Katarzyna Zyskowska, mistrzyni beletryzowanych biografii, autorka powieści obyczajowych oraz opartych na faktach, była gościem Miejskiej Biblioteki Publicznej w Hajnówce w ostatnim tygodniu października.
Spotkanie autorskie oraz promocja książki „Szklane ptaki : opowieść o miłościach Krzysztofa Kamila Baczyńskiego” stały się przyczynkiem do poznania nieznanych powszechnie faktów z życia poety oraz jego najbliższej rodziny.
Powieść rozpisana na trzy głosy, jakże inna do wcześniej wydanej książki „Ty jesteś moje imię”, w której narratorem historii Krzysztofa jest jego żona Barbara, zaskakuje czytelników różnorodnością emocji. Historia opowiedziana z perspektywy Krzysztofa, Basi i Stefanii pokazuje siłę miłości poety do najważniejszych kobiet jego życia - żony oraz matki, a także trudną relację teściowa – synowa. To także opowieść o tragicznych losach powstańców warszawskich, okrucieństwie wojny i czasie pełnego bólu, strachu i niepewności. Zarówno wstęp i zakończenie dzieją się w 1947 roku, opowiedziane z perspektywy Stefanii, kiedy Krzysztof i Basia już nie żyli. Powieść dostarcza nam konkretnej wiedzy o tym jakim poeta był człowiekiem, jakimi ludźmi się otaczał, co łączyło go z Jerzym Andrzejewskim czy Jarosławem Iwaszkiewiczem, a także pokazuje ludzką twarz jego matki Stefanii, która mimo ogromnego bólu po stracie jedynego dziecka, zrobiła wszystko by ocalić jego twórczość przed zapomnieniem.

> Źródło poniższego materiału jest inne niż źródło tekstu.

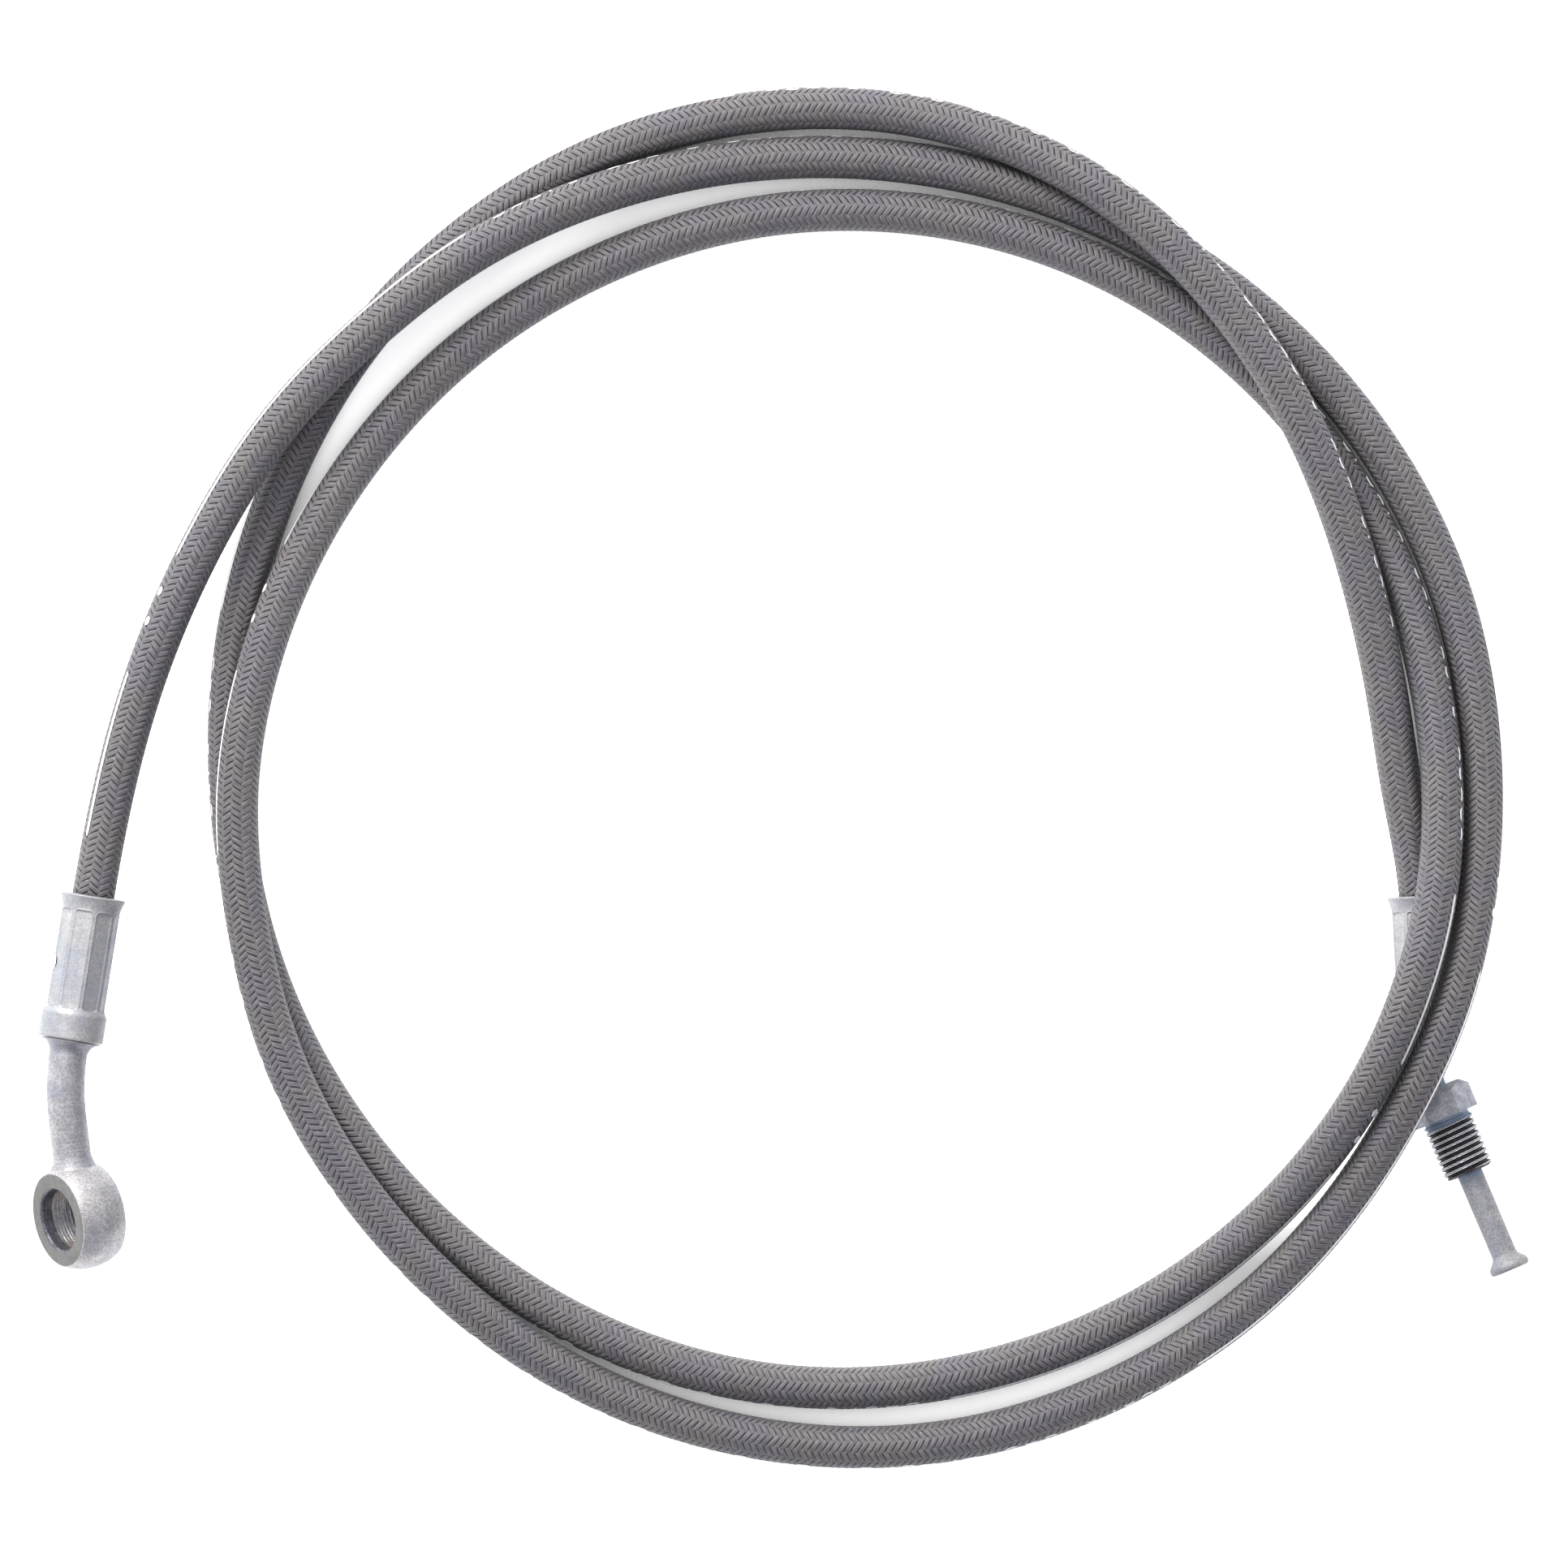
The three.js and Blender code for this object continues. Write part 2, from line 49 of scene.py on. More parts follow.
# Hose centreline: turn angle in degrees from +X, radius from the coil centre, and height where it
# doesn't lie on the floor.
COIL_ROUTE = [
    # First turn: off the banjo end, over the third turn, round the outside.
    (172, 0.1694, 0.0163), (160, 0.1636, 0.0161), (148, 0.1597, 0.0159), (137, 0.1560, 0.0155),
    (126, 0.1537, 0.0146), (115, 0.1512, 0.0116), (104, 0.1490, 0.0072), (91, 0.1470, 0.0052),
    (77, 0.1457), (62, 0.1453), (46, 0.1457), (31, 0.1467), (18, 0.1477, 0.0055), (8, 0.1480, 0.0072),
    (-1, 0.1484, 0.0099), (-8, 0.1490, 0.0130), (-15, 0.1498, 0.0170), (-22, 0.1505, 0.0206),
    (-29, 0.1510, 0.0204), (-36, 0.1521, 0.0164), (-44, 0.1537, 0.0108), (-53, 0.1554, 0.0065),
    (-64, 0.1568, 0.0051), (-80, 0.1583), (-97, 0.1580), (-114, 0.1564, 0.0058), (-128, 0.1544, 0.0098),
    (-141, 0.1524, 0.0134), (-153, 0.1506, 0.0148), (-166, 0.1477, 0.0154),
    # Second turn: down to the floor inside the first, then up over the tube end's ferrule.
    (-179, 0.1459, 0.0156), (-191, 0.1433, 0.0138), (-202, 0.1411, 0.0095), (-213, 0.1392, 0.0060),
    (-227, 0.1373), (-243, 0.1357), (-260, 0.1349), (-279, 0.1344), (-298, 0.1346), (-314, 0.1351),
    (-329, 0.1361, 0.0051), (-342, 0.1373, 0.0071), (-352, 0.1380, 0.0106), (-361, 0.1389, 0.0150),
    (-368, 0.1397, 0.0190), (-375, 0.1403, 0.0228), (-382, 0.1407, 0.0250), (-389, 0.1412, 0.0238),
    (-396, 0.1416, 0.0190), (-404, 0.1420, 0.0122), (-413, 0.1424, 0.0070), (-424, 0.1429, 0.0051),
    (-440, 0.1437), (-457, 0.1447), (-474, 0.1450), (-492, 0.1453), (-509, 0.1460), (-525, 0.1470),
    # Last half turn: under the first, outermost at the back, then over both to the tube end.
    (-540, 0.1480), (-555, 0.1504), (-569, 0.1532), (-583, 0.1562), (-597, 0.1584), (-610, 0.1598),
    (-622, 0.1594, 0.0051), (-634, 0.1577, 0.0062), (-645, 0.1542, 0.0106), (-655, 0.1496, 0.0146),
    (-664, 0.1446, 0.0160), (-674, 0.1389, 0.0162), (-683, 0.1343, 0.0157), (-692, 0.1306, 0.0142),
    (-702, 0.1280, 0.0121), (-712, 0.1275, 0.0103), (-721, 0.1295, 0.0087),
]

HOSE_DIAMETER = 0.010
HOSE_RADIUS = HOSE_DIAMETER / 2
CORE_STEP = 0.002
# Inside the cover: piece, outer and inner radius, sides, finish, slot and CAD node.
HOSE_LAYERS = [
    ("hose_rubber_core", (0.00442, 0.0032), 20, "rubber_black", "rubber", "hose_rubber_layer"),
    ("hose_cord_layer", (0.00295, 0.0026), 14, "inner_cord", "inner_braid", "hose_inner_braid"),
    ("hose_inner_liner", (0.00235, 0.0017), 12, "liner_black", "liner", "hose_liner"),
]

# Crimped ferrules. Lengths run from the mouth towards the fitting.
FERRULE_LENGTH = 0.0345
MOUTH_RADIUS = 0.0078
WAIST_RADIUS = 0.0068
BASE_RADIUS = 0.0077
FERRULE_BORE = 0.0053
SHOULDER_BORE = 0.0034
SHOULDER = 0.0024
MOUTH_FLARE = 0.0044
BASE_BAND = 0.0076
CRIMP_COUNT = 8
CRIMP_WIDTH = 0.0042
CRIMP_DEPTH = 0.00042
CRIMP_TURN = 12.4
CRIMP_CORNER = 0.0009
CRIMP_PAST_WAIST = (0.0006, 0.0003)
CRIMP_EASE = (-0.00018, 0.00006)
CRIMP_RIM = {"at": 0.00014, "width": 0.00012, "height": 0.00006}
MOUTH_LIP = 0.0003
MOUTH_WALL = 0.0009
BAND_RISE = 0.0014
BORE_LEAD = 0.0018
FERRULE_EASE = 0.00045
FERRULE_SIDES = 320
FERRULE_SPACING = 0.00016
OUTER_SKIN = 0.0002
WITNESS_HOLE = {"radius": 0.00165, "at": 0.0168, "depth": 0.0014, "edge": 0.00008}
BANJO_HOLE_TURN = 172
TUBE_HOLE_TURN = 60
HOSE_START = 0.0045
HOSE_MIDDLE = 0.020
HOSE_LEAD = 0.002
HOSE_TRIM = 0.006

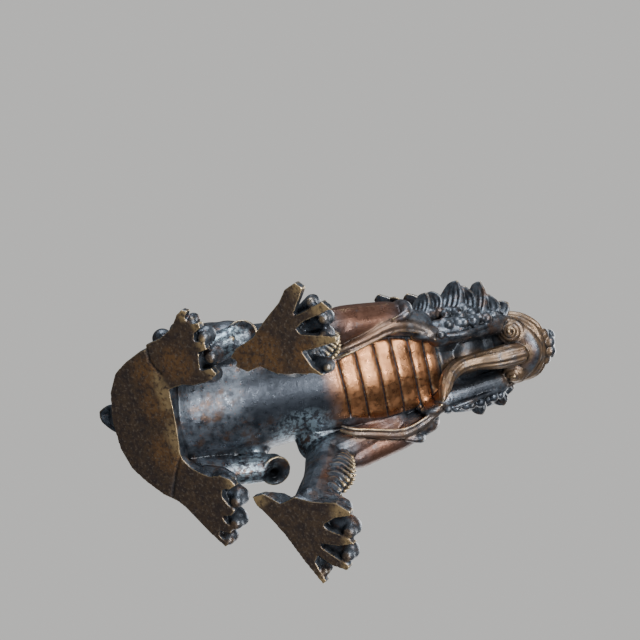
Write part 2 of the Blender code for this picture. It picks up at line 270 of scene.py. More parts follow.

Katarzyna Zyskowska na zgłębienie historii życia poety, analizę jego twórczości, jakże bogatą mimo krótkiego życia, bo przecież zginął mając zaledwie 23 lata, poświęciła bez mała 10 lat.
Uczestnicy spotkania, niektórzy już mający za sobą lekturę książki, byli pod ogromnym wrażeniem opowieści snutej przez autorkę, jej wiedzy historycznej, pięknej polszczyzny i ogromu pracy włożonej w jej napisanie. Na uwagę zasługują także umiejętności autorki do przekazania emocji w taki sposób, że chociaż wiemy jak ta historia tragicznie się zakończy, to tli się w nas do końca iskierka nadziei na jej szczęśliwe zakończenie.
Pani Katarzynie Zyskowskiej oraz wszystkim przybyłym na spotkanie serdecznie dziękujemy. Autorce za emocje i wzruszenie, a czytelnikom za przybycie i dyskusję.